Justice Sonia Sotomayor, 67, who has been taking part in U.S. Supreme Court arguments remotely amid the Covid surge, said she did not ask Justice Neil Gorsuch to wear a mask during arguments.

National Public Radio reported on Tuesday that Chief Justice John Roberts had asked all justices to wear masks but that Gorsuch refused. Sotomayor is a diabetic and may face more health risks from Covid.

The two justices said Wednesday hat “while we may sometimes disagree about the law, we are warm colleagues and friends.”

Fox News early Wednesday said it debunked the claim from the more liberal NPR, citing its own sources and a former Gorsuch law clerk as saying neither Roberts nor Sotomayor had asked colleagues to wear masks.
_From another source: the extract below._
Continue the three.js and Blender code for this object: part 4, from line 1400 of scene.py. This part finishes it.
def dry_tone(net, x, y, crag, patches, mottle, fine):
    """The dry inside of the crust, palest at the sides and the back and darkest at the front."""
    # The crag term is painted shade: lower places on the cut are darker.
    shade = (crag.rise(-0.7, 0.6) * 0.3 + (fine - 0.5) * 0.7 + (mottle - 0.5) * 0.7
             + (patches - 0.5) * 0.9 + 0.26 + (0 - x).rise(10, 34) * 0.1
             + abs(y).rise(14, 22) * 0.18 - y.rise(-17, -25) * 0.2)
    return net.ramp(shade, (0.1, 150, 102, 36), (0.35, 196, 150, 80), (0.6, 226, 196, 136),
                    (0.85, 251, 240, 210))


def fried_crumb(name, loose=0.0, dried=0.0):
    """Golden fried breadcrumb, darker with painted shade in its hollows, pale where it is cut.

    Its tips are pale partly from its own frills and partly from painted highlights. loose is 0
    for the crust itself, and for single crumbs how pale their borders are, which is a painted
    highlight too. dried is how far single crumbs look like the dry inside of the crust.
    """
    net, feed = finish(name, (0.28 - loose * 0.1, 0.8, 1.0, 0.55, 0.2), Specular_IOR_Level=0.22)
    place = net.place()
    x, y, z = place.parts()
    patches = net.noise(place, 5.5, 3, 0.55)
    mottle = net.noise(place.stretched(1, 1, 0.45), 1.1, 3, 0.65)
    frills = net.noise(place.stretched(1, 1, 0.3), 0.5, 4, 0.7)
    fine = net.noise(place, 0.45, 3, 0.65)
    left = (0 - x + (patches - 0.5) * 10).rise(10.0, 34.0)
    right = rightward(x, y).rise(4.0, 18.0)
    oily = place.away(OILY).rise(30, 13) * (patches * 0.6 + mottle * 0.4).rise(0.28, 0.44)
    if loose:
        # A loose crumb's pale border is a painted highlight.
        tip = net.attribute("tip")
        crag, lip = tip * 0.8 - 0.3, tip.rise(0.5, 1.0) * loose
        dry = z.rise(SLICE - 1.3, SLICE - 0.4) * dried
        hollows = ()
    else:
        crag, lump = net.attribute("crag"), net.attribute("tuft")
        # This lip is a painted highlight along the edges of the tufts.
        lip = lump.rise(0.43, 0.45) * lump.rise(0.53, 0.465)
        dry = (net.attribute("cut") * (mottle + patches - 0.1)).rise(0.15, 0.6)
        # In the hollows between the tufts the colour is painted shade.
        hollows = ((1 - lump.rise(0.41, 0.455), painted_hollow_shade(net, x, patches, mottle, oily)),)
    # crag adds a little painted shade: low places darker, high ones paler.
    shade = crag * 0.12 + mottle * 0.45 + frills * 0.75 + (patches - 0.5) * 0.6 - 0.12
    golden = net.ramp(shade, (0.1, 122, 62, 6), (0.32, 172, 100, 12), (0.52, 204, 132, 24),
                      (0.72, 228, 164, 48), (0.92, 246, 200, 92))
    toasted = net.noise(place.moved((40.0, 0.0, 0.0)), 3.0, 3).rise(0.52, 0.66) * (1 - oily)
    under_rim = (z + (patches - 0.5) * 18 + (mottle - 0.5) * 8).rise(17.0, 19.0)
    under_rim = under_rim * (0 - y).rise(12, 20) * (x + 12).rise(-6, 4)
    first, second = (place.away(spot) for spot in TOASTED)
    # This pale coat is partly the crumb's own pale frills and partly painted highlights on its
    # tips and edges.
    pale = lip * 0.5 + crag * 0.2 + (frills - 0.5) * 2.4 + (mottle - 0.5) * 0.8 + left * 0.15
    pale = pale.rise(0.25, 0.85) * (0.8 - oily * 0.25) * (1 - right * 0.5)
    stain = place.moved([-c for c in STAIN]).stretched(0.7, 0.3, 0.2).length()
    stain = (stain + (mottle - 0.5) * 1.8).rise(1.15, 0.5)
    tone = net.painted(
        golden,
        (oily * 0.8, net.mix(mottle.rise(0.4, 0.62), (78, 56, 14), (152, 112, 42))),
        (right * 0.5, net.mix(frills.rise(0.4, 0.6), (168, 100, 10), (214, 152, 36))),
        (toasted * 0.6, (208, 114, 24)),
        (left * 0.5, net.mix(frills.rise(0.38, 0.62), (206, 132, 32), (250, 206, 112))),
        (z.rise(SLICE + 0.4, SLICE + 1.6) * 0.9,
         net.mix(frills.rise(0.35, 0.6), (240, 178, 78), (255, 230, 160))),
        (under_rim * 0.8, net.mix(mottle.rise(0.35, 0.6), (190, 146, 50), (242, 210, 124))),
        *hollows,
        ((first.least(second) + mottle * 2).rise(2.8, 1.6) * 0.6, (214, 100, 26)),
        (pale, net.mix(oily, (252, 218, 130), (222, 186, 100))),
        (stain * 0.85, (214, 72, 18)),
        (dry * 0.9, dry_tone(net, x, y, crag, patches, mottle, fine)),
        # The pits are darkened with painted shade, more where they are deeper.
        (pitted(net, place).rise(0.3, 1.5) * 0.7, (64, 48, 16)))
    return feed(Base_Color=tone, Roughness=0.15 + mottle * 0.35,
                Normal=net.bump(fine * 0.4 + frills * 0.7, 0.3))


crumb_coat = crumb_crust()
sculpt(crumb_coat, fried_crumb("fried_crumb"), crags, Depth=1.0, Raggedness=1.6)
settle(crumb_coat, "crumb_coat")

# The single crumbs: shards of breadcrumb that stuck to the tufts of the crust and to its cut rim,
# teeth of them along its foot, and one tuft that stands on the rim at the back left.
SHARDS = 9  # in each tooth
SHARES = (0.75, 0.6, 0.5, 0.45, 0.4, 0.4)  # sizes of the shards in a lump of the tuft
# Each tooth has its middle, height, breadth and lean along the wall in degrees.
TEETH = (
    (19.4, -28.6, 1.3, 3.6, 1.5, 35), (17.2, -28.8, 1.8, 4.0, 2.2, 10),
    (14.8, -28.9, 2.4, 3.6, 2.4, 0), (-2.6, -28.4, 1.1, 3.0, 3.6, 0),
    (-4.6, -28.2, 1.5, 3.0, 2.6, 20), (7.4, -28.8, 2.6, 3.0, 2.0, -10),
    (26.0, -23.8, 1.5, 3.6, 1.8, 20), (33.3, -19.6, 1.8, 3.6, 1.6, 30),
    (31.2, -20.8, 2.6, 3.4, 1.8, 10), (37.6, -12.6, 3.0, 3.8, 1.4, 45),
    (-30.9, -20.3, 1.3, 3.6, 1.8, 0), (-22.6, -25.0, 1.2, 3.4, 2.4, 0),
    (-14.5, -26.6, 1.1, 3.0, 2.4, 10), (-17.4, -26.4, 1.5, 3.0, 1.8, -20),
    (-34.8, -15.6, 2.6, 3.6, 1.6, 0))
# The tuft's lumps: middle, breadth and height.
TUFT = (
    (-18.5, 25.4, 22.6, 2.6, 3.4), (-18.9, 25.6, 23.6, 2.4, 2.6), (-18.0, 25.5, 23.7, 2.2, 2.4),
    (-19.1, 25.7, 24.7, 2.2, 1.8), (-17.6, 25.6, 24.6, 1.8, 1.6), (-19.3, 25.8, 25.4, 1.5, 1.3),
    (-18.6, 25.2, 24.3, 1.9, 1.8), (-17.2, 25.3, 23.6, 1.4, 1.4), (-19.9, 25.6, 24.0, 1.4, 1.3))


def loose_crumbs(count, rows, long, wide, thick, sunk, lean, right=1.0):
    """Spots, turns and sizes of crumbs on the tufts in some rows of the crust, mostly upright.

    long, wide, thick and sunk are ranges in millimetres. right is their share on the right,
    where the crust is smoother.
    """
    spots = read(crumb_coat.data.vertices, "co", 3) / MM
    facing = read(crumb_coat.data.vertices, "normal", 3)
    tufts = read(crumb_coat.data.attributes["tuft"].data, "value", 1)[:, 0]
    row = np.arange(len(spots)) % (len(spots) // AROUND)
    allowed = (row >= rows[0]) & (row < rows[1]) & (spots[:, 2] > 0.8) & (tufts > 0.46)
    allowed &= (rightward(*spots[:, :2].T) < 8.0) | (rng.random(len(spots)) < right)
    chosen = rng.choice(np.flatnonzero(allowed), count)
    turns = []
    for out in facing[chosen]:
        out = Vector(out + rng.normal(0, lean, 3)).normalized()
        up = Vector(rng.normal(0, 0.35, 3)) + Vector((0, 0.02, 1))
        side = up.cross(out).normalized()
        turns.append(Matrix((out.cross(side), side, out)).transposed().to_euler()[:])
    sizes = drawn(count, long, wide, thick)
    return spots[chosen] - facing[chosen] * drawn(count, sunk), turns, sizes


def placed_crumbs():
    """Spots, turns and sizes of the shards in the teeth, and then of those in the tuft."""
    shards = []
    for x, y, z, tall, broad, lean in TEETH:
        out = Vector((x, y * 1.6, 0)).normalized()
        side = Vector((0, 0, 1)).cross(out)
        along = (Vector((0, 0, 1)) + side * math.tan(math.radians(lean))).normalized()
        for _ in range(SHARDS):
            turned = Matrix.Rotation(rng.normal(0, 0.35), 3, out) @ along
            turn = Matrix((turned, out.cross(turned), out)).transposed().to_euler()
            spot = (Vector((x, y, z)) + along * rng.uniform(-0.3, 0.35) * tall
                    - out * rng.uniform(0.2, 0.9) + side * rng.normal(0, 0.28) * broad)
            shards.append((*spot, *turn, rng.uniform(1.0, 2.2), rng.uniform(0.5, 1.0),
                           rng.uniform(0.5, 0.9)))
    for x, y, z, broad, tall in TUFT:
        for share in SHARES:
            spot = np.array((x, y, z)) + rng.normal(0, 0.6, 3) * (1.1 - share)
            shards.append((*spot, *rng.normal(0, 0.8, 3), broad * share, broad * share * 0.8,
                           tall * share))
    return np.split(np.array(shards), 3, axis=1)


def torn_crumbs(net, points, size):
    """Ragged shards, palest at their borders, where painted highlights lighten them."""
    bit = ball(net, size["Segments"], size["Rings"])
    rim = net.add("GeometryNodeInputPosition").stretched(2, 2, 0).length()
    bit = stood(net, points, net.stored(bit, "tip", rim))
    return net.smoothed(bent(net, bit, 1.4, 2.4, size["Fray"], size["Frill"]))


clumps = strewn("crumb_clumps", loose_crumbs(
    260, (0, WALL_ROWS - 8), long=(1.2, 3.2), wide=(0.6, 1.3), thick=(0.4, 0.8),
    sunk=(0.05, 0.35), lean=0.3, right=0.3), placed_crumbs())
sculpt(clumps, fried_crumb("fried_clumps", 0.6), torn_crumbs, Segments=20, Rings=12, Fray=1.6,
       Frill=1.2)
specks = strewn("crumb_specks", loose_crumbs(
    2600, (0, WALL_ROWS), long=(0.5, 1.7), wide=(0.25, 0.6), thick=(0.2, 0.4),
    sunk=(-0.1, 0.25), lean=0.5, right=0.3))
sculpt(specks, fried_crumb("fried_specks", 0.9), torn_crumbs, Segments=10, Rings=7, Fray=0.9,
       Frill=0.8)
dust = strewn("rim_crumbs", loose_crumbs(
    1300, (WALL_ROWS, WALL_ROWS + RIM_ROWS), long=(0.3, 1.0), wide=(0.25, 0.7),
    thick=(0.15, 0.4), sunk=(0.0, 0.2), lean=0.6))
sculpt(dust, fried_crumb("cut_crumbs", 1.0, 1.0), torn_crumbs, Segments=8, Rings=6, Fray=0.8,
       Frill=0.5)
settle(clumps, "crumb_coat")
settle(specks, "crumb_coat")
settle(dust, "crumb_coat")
“Fact Check: 100% False. The Chief never asked his colleagues to mask up, for any reason,” tweeted Mike Davis, a former Gorsuch law clerk. 

The court’s jurists remained mum about the situation during arguments Wednesday in a case involving federal election law and loans a senator gave his campaign. No one said a word about masks. Gorsuch was the only justice without a mask although others took them off occasionally during the arguments. 
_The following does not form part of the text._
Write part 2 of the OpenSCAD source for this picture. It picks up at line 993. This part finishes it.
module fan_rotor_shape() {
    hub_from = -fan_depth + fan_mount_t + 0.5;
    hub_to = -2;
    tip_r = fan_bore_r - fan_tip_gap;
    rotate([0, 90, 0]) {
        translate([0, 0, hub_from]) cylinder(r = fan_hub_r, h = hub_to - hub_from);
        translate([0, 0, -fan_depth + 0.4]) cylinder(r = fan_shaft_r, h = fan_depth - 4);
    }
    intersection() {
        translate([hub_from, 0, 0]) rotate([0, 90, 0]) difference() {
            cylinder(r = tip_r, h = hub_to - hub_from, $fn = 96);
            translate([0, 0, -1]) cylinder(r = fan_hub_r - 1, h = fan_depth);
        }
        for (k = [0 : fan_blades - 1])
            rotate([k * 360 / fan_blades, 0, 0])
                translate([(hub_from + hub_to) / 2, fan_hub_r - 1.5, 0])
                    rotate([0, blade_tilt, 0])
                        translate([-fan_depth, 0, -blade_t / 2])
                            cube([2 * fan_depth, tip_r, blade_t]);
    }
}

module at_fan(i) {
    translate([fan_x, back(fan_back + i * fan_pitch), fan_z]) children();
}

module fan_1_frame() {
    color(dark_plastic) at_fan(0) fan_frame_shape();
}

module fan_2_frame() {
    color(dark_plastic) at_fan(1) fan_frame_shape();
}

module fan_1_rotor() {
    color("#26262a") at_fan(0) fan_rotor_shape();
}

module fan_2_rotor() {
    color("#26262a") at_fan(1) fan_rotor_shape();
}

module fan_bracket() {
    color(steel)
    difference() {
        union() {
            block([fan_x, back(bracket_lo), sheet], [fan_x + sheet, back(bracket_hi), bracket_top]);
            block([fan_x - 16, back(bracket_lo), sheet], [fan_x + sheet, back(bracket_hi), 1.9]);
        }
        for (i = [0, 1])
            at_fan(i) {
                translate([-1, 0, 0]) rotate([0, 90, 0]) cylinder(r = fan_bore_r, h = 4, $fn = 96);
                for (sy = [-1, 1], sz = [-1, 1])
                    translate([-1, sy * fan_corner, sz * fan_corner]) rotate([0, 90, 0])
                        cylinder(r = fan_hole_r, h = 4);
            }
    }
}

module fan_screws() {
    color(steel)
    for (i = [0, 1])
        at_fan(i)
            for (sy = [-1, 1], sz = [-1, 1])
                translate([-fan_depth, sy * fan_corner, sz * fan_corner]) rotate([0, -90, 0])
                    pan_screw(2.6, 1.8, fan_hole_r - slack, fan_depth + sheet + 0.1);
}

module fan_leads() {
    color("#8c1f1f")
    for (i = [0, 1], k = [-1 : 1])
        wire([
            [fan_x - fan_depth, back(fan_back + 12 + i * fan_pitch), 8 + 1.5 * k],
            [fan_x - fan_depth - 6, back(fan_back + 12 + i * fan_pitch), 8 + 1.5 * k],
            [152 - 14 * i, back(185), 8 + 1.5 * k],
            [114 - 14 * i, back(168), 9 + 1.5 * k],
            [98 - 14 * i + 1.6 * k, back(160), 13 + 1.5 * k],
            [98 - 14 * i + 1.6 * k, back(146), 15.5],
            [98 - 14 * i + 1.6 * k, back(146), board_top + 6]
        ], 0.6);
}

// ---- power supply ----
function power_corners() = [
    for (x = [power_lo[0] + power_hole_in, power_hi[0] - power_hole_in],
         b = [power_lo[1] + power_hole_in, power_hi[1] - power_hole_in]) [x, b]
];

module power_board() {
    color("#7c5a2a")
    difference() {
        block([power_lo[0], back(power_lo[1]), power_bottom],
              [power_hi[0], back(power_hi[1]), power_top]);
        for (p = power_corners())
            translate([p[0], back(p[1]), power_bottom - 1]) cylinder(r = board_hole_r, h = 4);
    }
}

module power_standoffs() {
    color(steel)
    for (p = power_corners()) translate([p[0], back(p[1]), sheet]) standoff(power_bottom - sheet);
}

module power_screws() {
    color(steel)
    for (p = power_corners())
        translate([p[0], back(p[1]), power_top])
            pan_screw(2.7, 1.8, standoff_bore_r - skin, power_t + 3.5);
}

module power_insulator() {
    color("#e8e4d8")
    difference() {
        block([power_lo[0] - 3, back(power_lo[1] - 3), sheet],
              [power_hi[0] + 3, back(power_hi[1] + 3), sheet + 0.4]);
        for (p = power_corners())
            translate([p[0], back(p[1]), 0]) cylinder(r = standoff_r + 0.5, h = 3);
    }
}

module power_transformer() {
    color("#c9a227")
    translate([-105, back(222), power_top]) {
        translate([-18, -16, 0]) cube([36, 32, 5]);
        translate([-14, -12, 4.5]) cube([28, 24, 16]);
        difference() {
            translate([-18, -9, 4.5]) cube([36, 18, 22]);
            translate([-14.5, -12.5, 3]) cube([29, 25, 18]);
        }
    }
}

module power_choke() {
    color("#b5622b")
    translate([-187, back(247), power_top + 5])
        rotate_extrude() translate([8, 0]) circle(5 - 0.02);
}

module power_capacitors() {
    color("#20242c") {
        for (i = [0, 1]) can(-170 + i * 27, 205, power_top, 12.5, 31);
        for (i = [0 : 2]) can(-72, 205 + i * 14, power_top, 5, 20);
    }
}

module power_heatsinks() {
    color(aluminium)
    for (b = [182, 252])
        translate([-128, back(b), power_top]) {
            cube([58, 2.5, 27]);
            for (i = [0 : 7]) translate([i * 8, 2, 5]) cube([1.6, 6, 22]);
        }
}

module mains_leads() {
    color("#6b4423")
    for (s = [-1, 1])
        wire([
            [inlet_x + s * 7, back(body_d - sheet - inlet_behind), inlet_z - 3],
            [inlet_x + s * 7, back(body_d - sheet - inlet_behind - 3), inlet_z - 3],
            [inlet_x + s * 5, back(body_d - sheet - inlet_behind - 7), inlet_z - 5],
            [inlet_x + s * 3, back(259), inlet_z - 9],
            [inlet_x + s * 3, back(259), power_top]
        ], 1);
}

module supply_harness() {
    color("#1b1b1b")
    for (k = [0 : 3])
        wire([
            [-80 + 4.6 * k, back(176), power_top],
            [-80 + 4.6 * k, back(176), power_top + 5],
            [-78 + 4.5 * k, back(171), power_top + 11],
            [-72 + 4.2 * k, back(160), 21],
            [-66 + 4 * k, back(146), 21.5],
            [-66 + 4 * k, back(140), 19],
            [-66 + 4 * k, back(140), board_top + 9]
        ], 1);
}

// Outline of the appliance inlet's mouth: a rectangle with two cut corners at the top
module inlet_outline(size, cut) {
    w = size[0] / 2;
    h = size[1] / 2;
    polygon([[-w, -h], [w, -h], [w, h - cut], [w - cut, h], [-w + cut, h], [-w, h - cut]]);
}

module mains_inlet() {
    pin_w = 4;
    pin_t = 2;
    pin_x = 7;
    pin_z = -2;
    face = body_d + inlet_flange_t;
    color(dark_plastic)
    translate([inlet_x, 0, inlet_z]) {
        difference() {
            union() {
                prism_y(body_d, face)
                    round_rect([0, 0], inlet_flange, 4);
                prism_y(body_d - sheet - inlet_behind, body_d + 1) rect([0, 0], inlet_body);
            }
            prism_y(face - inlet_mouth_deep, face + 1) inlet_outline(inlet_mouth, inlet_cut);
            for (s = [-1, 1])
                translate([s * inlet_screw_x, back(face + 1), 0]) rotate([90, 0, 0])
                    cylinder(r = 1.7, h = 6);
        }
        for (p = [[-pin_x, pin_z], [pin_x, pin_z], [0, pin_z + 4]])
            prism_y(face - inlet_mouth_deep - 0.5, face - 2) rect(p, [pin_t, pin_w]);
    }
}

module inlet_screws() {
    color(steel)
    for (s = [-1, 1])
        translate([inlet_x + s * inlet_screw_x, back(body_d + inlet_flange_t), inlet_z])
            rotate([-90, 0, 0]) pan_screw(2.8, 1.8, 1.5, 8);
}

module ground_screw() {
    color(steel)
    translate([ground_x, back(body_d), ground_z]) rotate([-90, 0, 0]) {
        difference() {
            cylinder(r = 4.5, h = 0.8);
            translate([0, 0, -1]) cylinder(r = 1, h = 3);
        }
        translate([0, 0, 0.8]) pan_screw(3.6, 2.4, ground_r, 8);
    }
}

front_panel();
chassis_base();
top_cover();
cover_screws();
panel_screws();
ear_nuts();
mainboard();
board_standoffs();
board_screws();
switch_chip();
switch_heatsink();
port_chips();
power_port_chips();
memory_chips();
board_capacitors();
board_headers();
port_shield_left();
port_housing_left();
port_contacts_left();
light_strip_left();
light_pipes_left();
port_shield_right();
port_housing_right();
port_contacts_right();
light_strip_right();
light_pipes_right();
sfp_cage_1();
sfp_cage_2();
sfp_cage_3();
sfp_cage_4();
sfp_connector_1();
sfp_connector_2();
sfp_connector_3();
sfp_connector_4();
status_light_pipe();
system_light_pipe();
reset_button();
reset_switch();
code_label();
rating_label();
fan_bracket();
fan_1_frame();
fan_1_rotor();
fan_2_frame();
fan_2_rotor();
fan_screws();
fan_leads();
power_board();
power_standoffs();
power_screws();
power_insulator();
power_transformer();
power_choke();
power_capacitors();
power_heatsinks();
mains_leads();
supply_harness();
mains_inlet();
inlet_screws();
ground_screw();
Reporters in the courtroom and lawyers arguing before the court are required to wear the face coverings. 

The situation is all the more odd because Gorsuch and Sotomayor sit next to each other on the Supreme Court bench and previously bantered in a friendly manner. Even though Gorsuch is more conservative on issues and Sotomayor is now regarded as the most liberal on the court, the two have previously attended the same virtual events and joined together in calling for a return to civil discourse. 

Last April, they lamented at an event about the nation’s collective inability to listen to one another, calling it a national security threat in a politically fractious time.

“This is the scariest of times, and the most exciting of times,” Sotomayor said in the recorded video conversation. “We had one of highest turnouts in voting the last election. Yet at the same time we see some of the cracks in our system.”

Gorsuch said that democracy is “not an automatic thing” and could crumble if Americans don’t tend to it.

“Our enemies know this, even if we don’t,” he said. “And it is no surprise that a lot of the false information spread on social media is deliberately spread by our enemies to sow disagreement internally in the country.”